Ryan Gosling Got Political Education – and a Soaking – From George Clooney

Even though he's appearing in this weekend's political potboiler "Ides of March," don’t ask Ryan Gosling to comment on American politics. He’s Canadian, after all.

“I was not as informed as I would liked to have been,” Gosling tells PopcornBiz of his decision to take the lead role under director George Clooney, playing a savvy campaign mastermind whose idealistic views are tested when he’s caught up in a behind-the-scenes scandal. “Part of the reason for doing the film is that it would force me to do the research and become informed. I'm Canadian and so American politics aren't really in my wheelhouse. It was just an opportunity for me to become more informed, but at the end of the day it's not really a political film and it doesn't have any kind of message. It's just meant to be a good time at the movies. It happens to be set in a political forum, but I guess it could be set on Wall Street or in Hollywood.”

Does that mean Gosling noticed a similarity between his own world and the White House? “I do think that there's a similarity in at least my character's job and my own in that it's very difficult to be honest,” he says. “You'd like to be, but it's very hard to tell the truth because everything you say gets taken out of context and chopped up for news in parts. So you have to be very careful.”

He admires Clooney’s choice to cast himself in the film as a presidential candidate, especially when the actor-co-writer-director also takes a very hands-on approach to real-life politics. “There's not really anyone like George. In some ways he seems like America's dream for president, in some way: a dreamboat president,” chuckles Gosling. “I thought that was a pretty interesting choice for him to take, considering that he's so involved in the political world. People often confuse you for your characters and so there could've been some risk involved there, but he took it.”

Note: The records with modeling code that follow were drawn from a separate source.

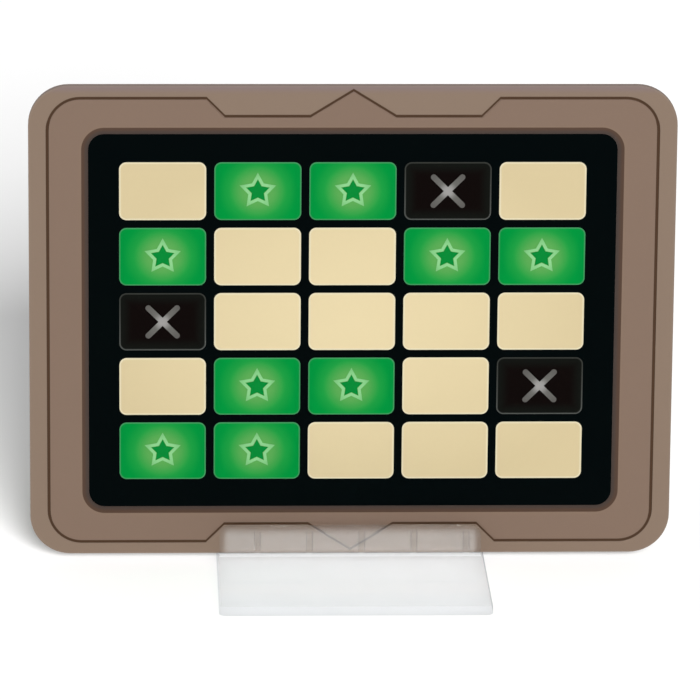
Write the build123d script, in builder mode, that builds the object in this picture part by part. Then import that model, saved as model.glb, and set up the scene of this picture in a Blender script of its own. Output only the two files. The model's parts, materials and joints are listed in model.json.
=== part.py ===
from build123d import *
from math import cos, pi, sin
import os

# A key card of a word guessing game, printed on both sides, and the clear stand that holds it up.
# X runs along the card, -Y is the front, +Z is up. The origin is under the middle of the stand.
# All sizes are in millimetres.

# Layers of the card, from the middle outward
board_thickness = 0.8
panel_thickness = 0.06
field_thickness = 0.08
mark_thickness = 0.04
mark_recess = 0.02          # how far the marks lie below the face of the liner

# Grid of fields
field_width = 11.82
field_height = 8.08
field_radius = 1.0
field_edge_bevel = 0.05
column_gap = 1.09
row_gap = 1.085

# Black panel under the fields
panel_side_margin = 4.21
panel_end_margin = 3.93
panel_radius = 2.2
panel_clearance = 0.02

# Brown liner round the panel
side_border = 8.06
end_border = 6.7
card_radius = 5.5
liner_edge_radius = 0.06
window_bevel = 0.9

# Groove that runs round the liner, and steps in to a low peak at the top and bottom
groove_width = 0.42
groove_depth = 0.08
groove_side_inset = 2.37
groove_end_inset = 1.5
groove_radius = 4.7
step_length = 39.7
step_depth = 2.5
step_angle = 45.0
peak_length = 11.8
peak_height = 3.65

# Star and cross marks
star_radius = 2.6
star_waist_radius = 1.36
star_line = 0.42
star_gap = 0.05
cross_length = 6.3
cross_width = 0.8

# Clear stand
stand_width = 36.8
toe_length = 23.1           # plate in front of the lip, and behind the other one
plate_thickness = 1.2
foot_radius = 1.0
foot_edge_radius = 0.25
lip_inset = 0.4             # from the side of the plate to the end of a lip
lip_height = 4.2
lip_thickness = 1.2
lip_radius = 1.5
lip_root_radius = 0.5
lip_edge_radius = 0.3
slot_lead_in = 0.4
rib_count = 5
rib_width = 0.9
rib_pitch = 7.2
rib_shift = 1.6             # to the right of the middle, as each side is looked at
rib_drop = 0.9              # how far the ribs stop below the top of the lip
rib_height = 0.19
rib_draft = 30.0
rib_clearance = 0.06

# Which field is cream (c), green with a star (g) or black with a cross (k), from the top left
front_layout = ("cggkc", "gccgg", "kcccc", "cggck", "ggccc")
back_layout = ("ccgcg", "gkccc", "cgcgc", "ccgkg", "kgcgc")

# Sizes that follow
rows = len(front_layout)
columns = len(front_layout[0])
liner_thickness = panel_thickness + field_thickness + mark_thickness + mark_recess
card_thickness = board_thickness + 2 * liner_thickness
panel_width = columns * field_width + (columns - 1) * column_gap + 2 * panel_side_margin
panel_height = rows * field_height + (rows - 1) * row_gap + 2 * panel_end_margin
card_width = panel_width + 2 * side_border
card_height = panel_height + 2 * end_border
groove_length = card_width - 2 * groove_side_inset
groove_height = card_height - 2 * groove_end_inset
slot_width = card_thickness + 2 * (rib_height + rib_clearance)
lip_width = stand_width - 2 * lip_inset
stand_depth = slot_width + 2 * (lip_thickness + toe_length)
card_middle = plate_thickness + card_height / 2
peak_points = ((-peak_length / 2, 0), (peak_length / 2, 0), (0, peak_height))

# Each side is drawn as it is looked at, with x to the right, y up and the outward normal as z
views = {
    "front": Plane(origin=(0, 0, 0), x_dir=(1, 0, 0), z_dir=(0, -1, 0)),
    "back": Plane(origin=(0, 0, 0), x_dir=(-1, 0, 0), z_dir=(0, 1, 0)),
}
layouts = {"front": front_layout, "back": back_layout}


def card_plane(side, depth):
    """The plane of one side of the card, centred on it, at a depth from the card's middle."""
    return Plane(origin=(0, 0, card_middle), x_dir=views[side].x_dir, z_dir=views[side].z_dir).offset(depth)


def field_centre(row, column):
    x = (column - (columns - 1) / 2) * (field_width + column_gap)
    y = ((rows - 1) / 2 - row) * (field_height + row_gap)
    return (x, y)


def field_centres(side, code):
    """Centres of all the fields of one side that have this code."""
    layout = layouts[side]
    places = [(row, column) for row in range(rows) for column in range(columns)]
    return [field_centre(row, column) for row, column in places if layout[row][column] == code]


def star_points(points=5):
    """Corners of a star, tip and waist by turns, with the first tip at the top."""
    corners = []
    for index in range(2 * points):
        radius = star_waist_radius if index % 2 else star_radius
        angle = pi / 2 + index * pi / points
        corners.append((radius * cos(angle), radius * sin(angle)))
    return corners


def save(piece, name):
    piece.part.label = name
    export_step(piece.part, f"parts/{name}.step")


# One piece: a plate with two upright lips, and ribs in the slot between them that grip the card
def make_stand():
    lip_top = plate_thickness + lip_height
    with BuildPart() as stand:
        with BuildSketch(Plane.XY):
            RectangleRounded(stand_width, stand_depth, foot_radius)
        extrude(amount=plate_thickness)
        fillet(stand.faces().sort_by(Axis.Z)[-1].edges(), radius=foot_edge_radius)
        with BuildSketch(Plane.YZ) as lips:
            for direction in (-1, 1):
                with Locations((direction * (slot_width + lip_thickness) / 2, plate_thickness)):
                    Rectangle(lip_thickness, lip_height, align=(Align.CENTER, Align.MIN))
            inner_first = lips.vertices().group_by(Axis.Y)[-1].sort_by_distance((0, lip_top))
            chamfer(inner_first[:2], length=slot_lead_in)
            inner_first = lips.vertices().group_by(Axis.Y)[-1].sort_by_distance((0, lip_top))
            fillet(inner_first[-2:], radius=lip_edge_radius)
        extrude(amount=lip_width / 2, both=True)
        with BuildSketch(Plane.XZ):
            for direction, outward in ((-1, Align.MAX), (1, Align.MIN)):
                with Locations((direction * (lip_width / 2 - lip_radius), lip_top - lip_radius)):
                    Rectangle(lip_radius, lip_radius, align=(outward, Align.MIN))
                    Circle(lip_radius, mode=Mode.SUBTRACT)
        extrude(amount=stand_depth / 2, both=True, mode=Mode.SUBTRACT)
        upright = stand.faces().filter_by(Axis.Y).sort_by(Axis.Y)
        lip_backs = (upright[1], upright[-2])
        fillet([face.edges().sort_by(Axis.Z)[0] for face in lip_backs], radius=lip_root_radius)
        for view in views.values():
            with BuildSketch(view.offset(slot_width / 2)):
                for index in range(rib_count):
                    x = rib_shift + (index - (rib_count - 1) / 2) * rib_pitch
                    with Locations((x, plate_thickness - rib_height)):
                        Rectangle(rib_width, lip_height - rib_drop, align=(Align.CENTER, Align.MIN))
            extrude(amount=-rib_height, taper=rib_draft)
    save(stand, "stand")


def make_core_board():
    with BuildPart() as core_board:
        with BuildSketch(card_plane("front", -board_thickness / 2)):
            RectangleRounded(card_width, card_height, card_radius)
        extrude(amount=board_thickness)
    save(core_board, "core_board")


# Printed liner with a bevelled window, glued over the board
def make_liner(side):
    seat = card_plane(side, board_thickness / 2)
    outer = seat.offset(liner_thickness)
    with BuildPart() as liner:
        with BuildSketch(seat):
            RectangleRounded(card_width, card_height, card_radius)
        extrude(amount=liner_thickness)
        outer_face = liner.faces().sort_by(Axis(outer.origin, outer.z_dir))[-1]
        fillet(outer_face.edges(), radius=liner_edge_radius)
        with BuildSketch(seat):
            RectangleRounded(panel_width, panel_height, panel_radius)
        with BuildSketch(outer):
            RectangleRounded(
                panel_width + 2 * window_bevel,
                panel_height + 2 * window_bevel,
                panel_radius + window_bevel,
            )
        loft(mode=Mode.SUBTRACT)
        with BuildSketch(outer):
            RectangleRounded(groove_length, groove_height, groove_radius)
            for end, turn in ((1, 180), (-1, 0)):
                with Locations((0, end * (groove_height - step_depth) / 2)):
                    Trapezoid(step_length, step_depth, step_angle, rotation=turn, mode=Mode.SUBTRACT)
                with Locations((0, end * (groove_height / 2 - step_depth))):
                    Polygon(*peak_points, align=None, rotation=turn - 180)
            offset(amount=-groove_width, kind=Kind.INTERSECTION, mode=Mode.SUBTRACT)
        extrude(amount=-groove_depth, mode=Mode.SUBTRACT)
    save(liner, f"{side}_liner")


def make_panel(side):
    with BuildPart() as panel:
        with BuildSketch(card_plane(side, board_thickness / 2)):
            RectangleRounded(
                panel_width - 2 * panel_clearance,
                panel_height - 2 * panel_clearance,
                panel_radius - panel_clearance,
            )
        extrude(amount=panel_thickness)
    save(panel, f"{side}_panel")


def make_field(side, row, column):
    seat = card_plane(side, board_thickness / 2 + panel_thickness)
    with BuildPart() as field:
        with BuildSketch(seat):
            with Locations(field_centre(row, column)):
                RectangleRounded(field_width, field_height, field_radius)
        extrude(amount=field_thickness)
        outer_face = field.faces().sort_by(Axis(seat.origin, seat.z_dir))[-1]
        chamfer(outer_face.edges(), length=field_edge_bevel)
    save(field, f"{side}_field_r{row + 1}c{column + 1}")


# A star in outline, with a smaller solid star inside it, on each green field of one side
def make_star_marks(side):
    seat = card_plane(side, board_thickness / 2 + panel_thickness + field_thickness)
    with BuildPart() as stars:
        with BuildSketch(seat):
            with Locations(*field_centres(side, "g")):
                Polygon(*star_points(), align=None)
            offset(amount=-star_line, kind=Kind.INTERSECTION, mode=Mode.SUBTRACT)
        extrude(amount=mark_thickness)
        with BuildSketch(seat):
            with Locations(*field_centres(side, "g")):
                Polygon(*star_points(), align=None)
            offset(amount=-star_line - star_gap, kind=Kind.INTERSECTION, mode=Mode.REPLACE)
        extrude(amount=mark_thickness)
    save(stars, f"{side}_star_marks")


# A cross with round ends on each black field of one side
def make_cross_marks(side):
    with BuildPart() as crosses:
        with BuildSketch(card_plane(side, board_thickness / 2 + panel_thickness + field_thickness)):
            with Locations(*field_centres(side, "k")):
                SlotOverall(cross_length, cross_width, rotation=45)
                SlotOverall(cross_length, cross_width, rotation=-45)
        extrude(amount=mark_thickness)
    save(crosses, f"{side}_cross_marks")


os.makedirs("parts", exist_ok=True)
make_stand()
make_core_board()
for side in views:
    make_liner(side)
    make_panel(side)
    make_star_marks(side)
    make_cross_marks(side)
    for row in range(rows):
        for column in range(columns):
            make_field(side, row, column)
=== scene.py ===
import json
import math

import bmesh
import bpy
from mathutils import Matrix, Vector


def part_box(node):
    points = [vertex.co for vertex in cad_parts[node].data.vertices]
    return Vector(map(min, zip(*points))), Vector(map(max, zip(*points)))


# A printed key card of a word guessing game, upright in the slot of a clear one-piece stand.
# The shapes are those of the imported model. This file gives them their print, board and plastic,
# and sets them on a pale floor in soft light. Lengths on the object and the camera's place are in
# millimetres, and those of the floor and the lamps are in metres.

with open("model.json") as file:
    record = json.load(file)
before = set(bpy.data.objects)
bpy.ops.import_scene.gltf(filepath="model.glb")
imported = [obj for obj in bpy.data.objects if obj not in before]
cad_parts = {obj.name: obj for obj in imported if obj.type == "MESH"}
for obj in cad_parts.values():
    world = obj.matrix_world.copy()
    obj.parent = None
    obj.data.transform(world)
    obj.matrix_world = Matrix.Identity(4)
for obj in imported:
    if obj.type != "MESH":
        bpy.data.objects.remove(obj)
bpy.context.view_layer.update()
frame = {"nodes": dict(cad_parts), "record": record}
nodes = frame["nodes"]

MM = 0.001
origin = (0.0, 0.0, 0.0)


def middle_of(node):
    low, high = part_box(node)
    return (low + high) / (2 * MM)


def size_of(node):
    low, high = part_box(node)
    return (high - low) / MM


# Sizes of the card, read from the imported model
card_middle = middle_of("core_board")
card_size = size_of("core_board")
panel_size = size_of("front_panel")
field_size = size_of("front_field_r1c1")
column_pitch = abs(middle_of("front_field_r1c2").x - middle_of("front_field_r1c1").x)
row_pitch = abs(middle_of("front_field_r1c1").z - middle_of("front_field_r2c1").z)
card_face = abs(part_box("front_liner")[0].y) / MM

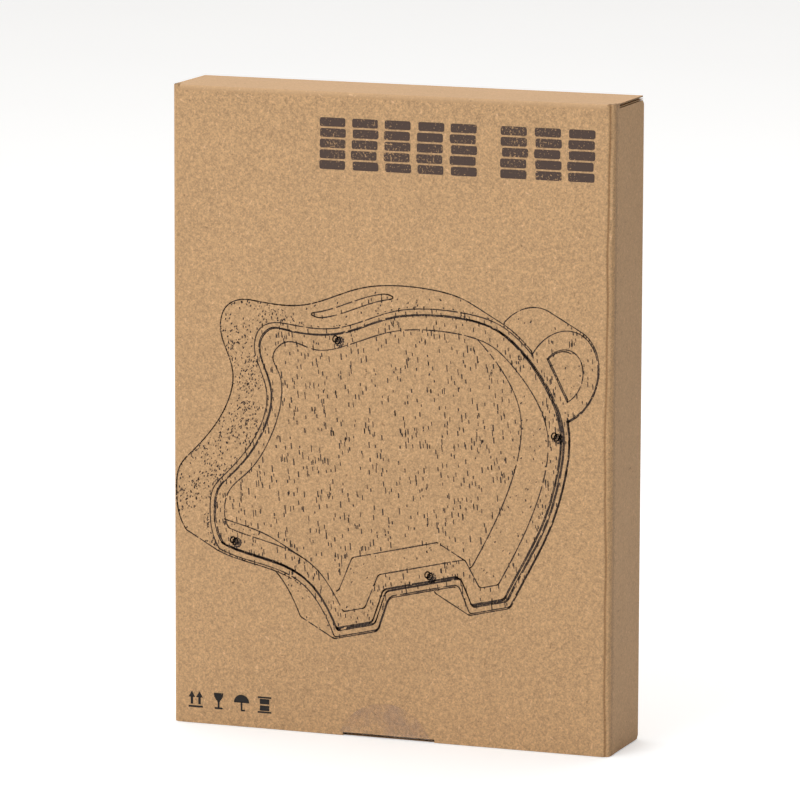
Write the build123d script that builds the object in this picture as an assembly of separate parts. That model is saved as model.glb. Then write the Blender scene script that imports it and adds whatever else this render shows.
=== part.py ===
from build123d import *
import math
import os

# A wooden pig money box packed on end in a hinged-lid corrugated carton.
# Millimetres, +Z up, front of the carton towards -Y.
# The origin is on the floor, under the middle of the carton.

# Carton
CARTON_W = 190.0
CARTON_D = 38.0
CARTON_H = 265.0
BOARD = 1.5               # corrugated board
FOLD_R = 3.0              # outer radius of a folded edge
FOLD_GAP_DEG = 14.0       # part of each side fold left free for the flap to relax
FIT = 0.3                 # air between boards that slide past each other
END_SLIT = 0.5            # slit between the top wall and the side flap under it
TAB_W = 26.0              # glue tabs inside the corners
TAB_CORNER = 8.0          # bevel of a tab's free end
THUMB_W = 40.0            # thumb notch in the lower edge of the lid
THUMB_H = 1.5
LID_FOOT = 0.15           # the lid's lower edge above the floor
SEAL_D = 42.0             # clear wafer seal
SEAL_DROP = 6.3           # centre of the wafer below the floor of the carton
SEAL_T = 0.12

# Money box, drawn standing on its feet: x from the snout, z from the ground
PIG_L = 242.4
PIG_H = 163.6
PIG_D = 31.0
PIG_CLEAR = 6.5           # tail above the bottom of the carton
WALL = 12.0               # wood left around the money pocket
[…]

Clooney’s passion to bring the “Ides” story to life inspired Gosling to start shepherding his own projects to the big screen. “Part of the reason that I wanted to work with him was just to see exactly how that works up close,” admits Gosling, though he’s not sure he’s any more enlightened now. “He's a mystery to me. He's so busy all the time. He's doing so much that it's hard to understand how he's doing it, but he's doing it pretty effortlessly. He's directing, producing, writing, starring in. He's got the satellites of Darfur project. He's got all these practical jokes. I don't know how he does it. I have no idea.”

As for the practical jokes, it turns out that on “Ides,” Gosling was Clooney’s preferred victim on set, routinely receiving squirt gun blasts to the crotch of his pants after concluding a difficult scene – and now the joker has the temerity to ask not to have his tricks revealed. “He said, 'Could you cut it out with telling my practical jokes,'” reveals Gosling, “because he thinks that people are going to be looking for them now and he won't be able to use them and they're his favorites. It's like what they are specifically, like the water in the crotch. Now people are going to be watching for water in the crotch, so he can't do it.”